The court further rejected the argument by applicant that requiring the employer to discover any such errors in order to utilize the safe harbor provisions of 5814 would encourage employers to be diligent in monitoring their own conduct. The court noted:

"While that certainly is a laudable policy objective, we find nothing in the case law or section 5814's legislative history to support it. Moreover, the legal definition of the term "discovery" is "[t]he act or process of finding or learning something that was previously unknown." (Black's Law Dict. (Pocket Edition 1996) p. 193.) The definition thus focuses on the fact that the discoverer becomes aware of new information. It does not focus on, or even refer to, how or through what source the discoverer becomes aware of it."

The court pointed out that the injured worker only gets one check at a time while the employer may have to send out hundreds or even thousands of checks at the same time and therefore it would not be unexpected for the employee to be first aware that his/her check was late. If the Legislature wanted to imposed a requirement that the employer, not the employee be the one to discover the delay, it would have been logical that they would have done so.

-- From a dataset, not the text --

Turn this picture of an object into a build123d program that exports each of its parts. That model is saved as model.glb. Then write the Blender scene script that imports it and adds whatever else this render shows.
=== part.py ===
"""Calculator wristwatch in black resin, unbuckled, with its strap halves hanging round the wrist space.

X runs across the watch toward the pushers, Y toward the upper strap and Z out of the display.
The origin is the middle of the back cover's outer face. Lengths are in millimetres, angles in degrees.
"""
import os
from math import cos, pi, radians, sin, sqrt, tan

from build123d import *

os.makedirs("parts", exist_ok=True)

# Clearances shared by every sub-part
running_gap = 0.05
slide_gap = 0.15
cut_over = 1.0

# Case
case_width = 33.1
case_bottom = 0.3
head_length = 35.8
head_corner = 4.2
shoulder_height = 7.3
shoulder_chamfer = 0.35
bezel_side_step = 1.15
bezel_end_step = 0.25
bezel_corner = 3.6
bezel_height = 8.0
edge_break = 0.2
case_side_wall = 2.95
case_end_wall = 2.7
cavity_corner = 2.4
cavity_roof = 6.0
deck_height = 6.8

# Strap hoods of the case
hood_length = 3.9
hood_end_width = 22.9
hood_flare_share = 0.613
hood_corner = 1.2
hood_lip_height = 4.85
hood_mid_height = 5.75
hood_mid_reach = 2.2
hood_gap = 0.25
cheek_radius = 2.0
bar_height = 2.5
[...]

The court also reversed the award of attorney fees remanding back to the WCAB. to reconsider the issue but not because of the reversal the 5814 award. The court did not hold that the reversal of the 5814 penalty rendered the 5814.5 issue moot, but remanded back to the WCAB. to consider the issue and whether attorney fees could appropriately be awarded.

While one would ordinarily think that the reversal of the 5814 award would end the issue, the court certainly leaves the door open for the WCAB to decide that even if the only benefit paid is the 5814(b) self-imposed penalty, there is still a basis to obtain a fee under 5814.5. Presumably such a fee would be limited to the efforts to obtain payment of the actual original award.

The name of the case is NUMMI v W.C.A.B.